As to the final products made at the plant, Galvan wouldn’t buy one.
“They are doing everything they can to pressure us to get everything out the door as fast as we can. They are making sure we don’t inspect anything real closely,” he explained.
At this point, it’s more about quantity than quality, according to Galvan and Denney.
The two also allege that some managers are stealing valuable tools, equipment, copper and other raw materials from the plant. The managers, according to Galvan and Denney, have covered each other in the last few weeks as “small trailers” and trucks are loaded.
“If you’re a manager, you can get away with that kind of thing,” Galvan said. “They’ve done it for years, and now with this (plant closure), it’s just happening a lot more.”
CERTIFICATE AND A KEYCHAIN
Galvan and Denney, like many of the high-seniority hourly workers at Whirlpool, will receive a $6,000 severance paycheck, about $2,500 in incentive money, three paid holidays, and about $30.50 per-year-of-service monthly pay through a retirement plan. (Denney, for example, will receive around $1,067 a month from his Whirlpool retirement plan.)
Denney also received a certificate and a Whirlpool keychain.
“So, all those years, and they give me a little paper certificate and a keychain. What the hell is that?” Denney said with a frustrated laugh.
Galvan was offended by a catfish dinner the company held outside instead of in a cooler location inside the plant.

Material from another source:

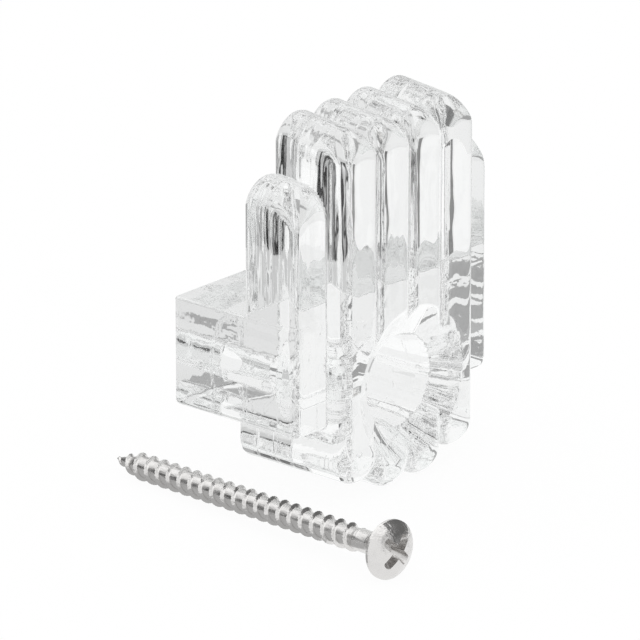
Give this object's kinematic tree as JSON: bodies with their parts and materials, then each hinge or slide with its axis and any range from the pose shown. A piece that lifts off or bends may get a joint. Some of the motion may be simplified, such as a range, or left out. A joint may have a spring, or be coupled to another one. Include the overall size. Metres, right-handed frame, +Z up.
{
  "type": "mirror clip",
  "caption": "Clear moulded wall clip whose ledge and fluted lip hold the edge of a mirror, with its raised countersunk cross-recess wood screw beside it.",
  "frame": {"origin": "where the axis of the screw hole meets the wall, in the plane of the clip's back", "axes": "+Z up, the room at -Y, +X to the right as seen from the room"},
  "size_m": [0.0477, 0.0506, 0.0482],
  "materials": {
    "clear_plastic": "polished clear acrylic plastic",
    "screw_steel": "bright zinc plated steel"
  },
  "bodies": {
    "root": {"clip_body": "clear_plastic", "fixing_screw": "screw_steel"}
  },
  "joints": []
}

“I was so insulted by being fed outdoors after all these years that I didn’t even go. To heck with them,” Galvan said.
The company gave everyone a picture book. The front and back covers were nice color images of the Whirlpool plant and logo. Inside were “cheap looking black and white photos of all of us workers,” Denney said. “Cheap bastards.”

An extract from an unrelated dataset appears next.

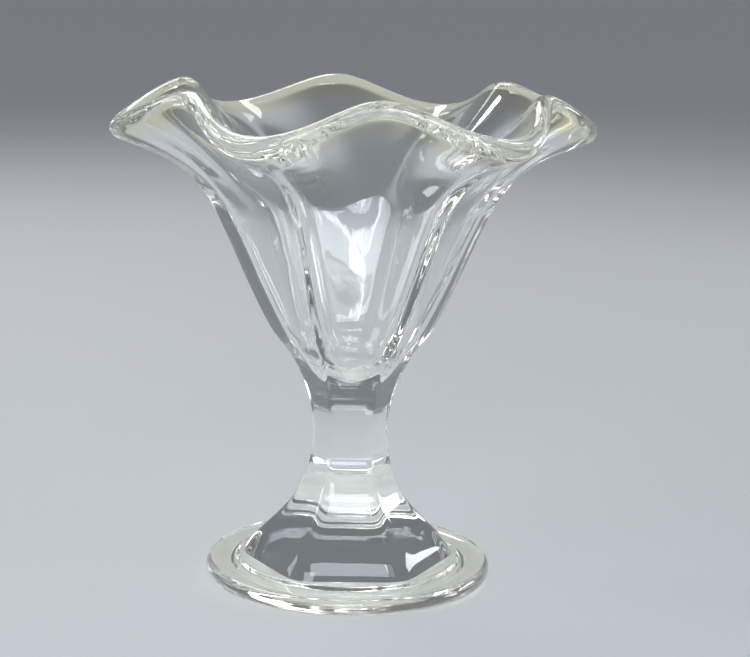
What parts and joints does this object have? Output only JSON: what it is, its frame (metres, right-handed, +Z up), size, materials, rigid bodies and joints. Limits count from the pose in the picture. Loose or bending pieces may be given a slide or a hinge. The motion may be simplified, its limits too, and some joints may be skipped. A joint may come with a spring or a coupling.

“Yes. What he said,” Galvan said when asked if he agreed with Denney’s “cheap” assessment.
“And I’d say everyone out there, except for the bootlickers, would say that,” Galvan added.
Denney and Galvan agree that the company provided good employment for many years, but they note they worked hard for the company. It was an equal relationship, but they say Whirlpool has ensured the end of the relationship has been favorable only for the company.
The severance plan should have been at least $1,000 for each year of seniority, with a retirement plan that included a longer term for insurance coverage, Galvan said. The men also blame the union for what they say is a poor severance package.
“This (better severance package) is something that should have been negotiated into that last (labor) contract,” Galvan said.
Despite being bitter about the way the deal ended, Denney and Galvan say they are ready to move on.
Denney plans to retire and help raise his three children. He and his wife have Daniel, 15, Neiah, 9, and Neika, 6.
Moving on is the desire of most Whirlpool workers still at the plant.
“You know, ever since they made their announcement that they were shutting us down, most are just wanting to get the hell out of there and do whatever they got to do to get on with their lives,” Denney said.
Galvan and his wife have Mark, 18, and Micah, 15. Mark recently graduated from Southside High School.
Galvan and Mark will in the fall attend the Spartan College of Aeronautics and Technology. The Tulsa-based school has graduated more than 90,000 aviation techs and pilots since 1928.
Mark plans to be an aircraft mechanic.
Galvan seeks a one-year certificate in “non-destructive testing,” a method to test aircraft components without compromising their future usefulness. Pay for careers in the sector range between $65,000 and $200,000, Galvan said. He hopes to get a job with an airline inspecting airframes. He plans to work until he’s at least 68.
“My youngest son wants to be a doctor, so someone has to put him through medical school,” Galvan said with a laugh that failed to hide the weight of responsibility to continue providing for his family.
Denney is one of the lucky ones with regard to family and finances. His house is almost paid for. With his Whirlpool retirement, Social Security and money from his wife’s job, they will be able to make ends meet.
“I’m going to be OK. ... But most folks out there, they’re really going to be hurting with their finances,” Denney said.